Si cette bande dessinée est sortie un mois avant le Mondial de football, désormais relégué au rayon des souvenirs, il n’est pas trop tard pour s’intéresser au sujet, bien au contraire. Car même si les cornes de brume ont cessé de résonner au-dessus des gratte-ciel de Doha, le Qatar continuera à faire parler de lui, c’est certain. On a pu le constater, les premiers émois quant aux conditions inhumaines des ouvriers travaillant sur les chantiers et la possibilité d’un boycott de l’événement ont rapidement fait pschitt face à l’engouement des foules. Ainsi est faite la nature humaine quand il est question de pain et de jeux…

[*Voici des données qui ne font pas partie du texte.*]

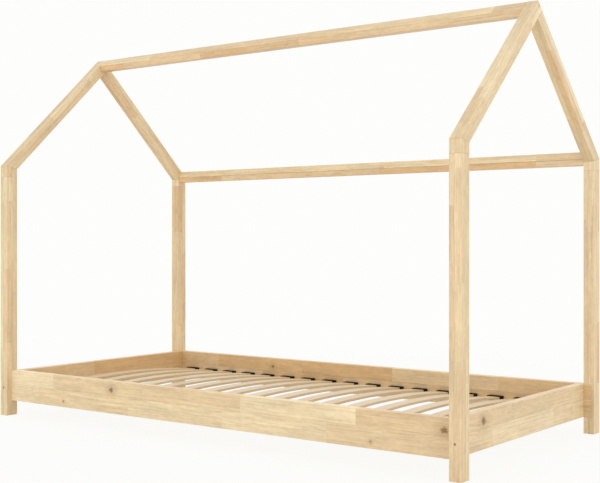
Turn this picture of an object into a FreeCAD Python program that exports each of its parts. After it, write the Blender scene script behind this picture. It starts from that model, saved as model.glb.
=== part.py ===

Le livre, judicieusement divisé en plusieurs chapitres concernant les aspects politiques et économiques, débute par un rappel historique sur les origines du Qatar, Ce que montre très bien ce docu-BD, c’est la complexité géopolitique inhérente à cet Etat, coincé entre une Arabie saoudite qui a longtemps été l’interlocuteur privilégié des USA dans la région, et les Emirats arabes unis rivaux (Dubaï devance encore largement Doha en matière d’attractivité touristique), sans parler d’une situation souvent explosive hors des frontières de ces pays, où guerre, terrorisme et pauvreté semblent endémiques.
« Qatar, le lustre et l’Orient » fournit un état des lieux assez complet sur ce petit royaume dont la taille est inversement proportionnelle à son rayonnement international. Il faut dire que la famille princière Al Thani met tous les moyens pour contrôler aussi bien l’image du pays que son peuple, qui dans son ensemble ne profite guère de la manne financière issue du gaz et du pétrole. Victor Valentini détaille tout ce que l’on sait plus ou moins, à savoir que cette monarchie absolue n’est jamais regardante quand il est question de redorer son image (l’organisation de la récente Coupe du monde ou l’achat de clubs de foot en Europe ou la construction de musées sous la houlette des plus grands architectes) d’asseoir sa puissance médiatique (la diffusion à grande échelle des programmes des chaînes Al-Jazeera et BeIn Sports) ou de s’ingérer dans les affaires politiques d’un pays stratégique à ses yeux (le soutien des Frères musulmans en Palestine ou dans les banlieues françaises, malgré les constants démentis de Doha).
Pour ce qui est du dessin, Emmanuel Picq fournit un dessin réaliste passe-partout, parfois quasi-photographique, qui convient bien au genre, agrémenté d’une mise en page assez variée et d’une colorisation agréable.
C’est aussi une des qualités de cet ouvrage qui permet, à la façon d’un documentaire télé, d’avoir une vision plus claire de ce qui se cache derrière le « lustre » de cette monarchie du Golfe qui malgré l’impressionnante « skyline » de ses gratte-ciels ultra futuristes, fait toujours très peu de cas des droits de l’homme, qu’il s’agisse des conditions de travail, du statut des femmes et de l’homosexualité, toujours passible de peine de mort à l’instar de la plupart des pays voisins.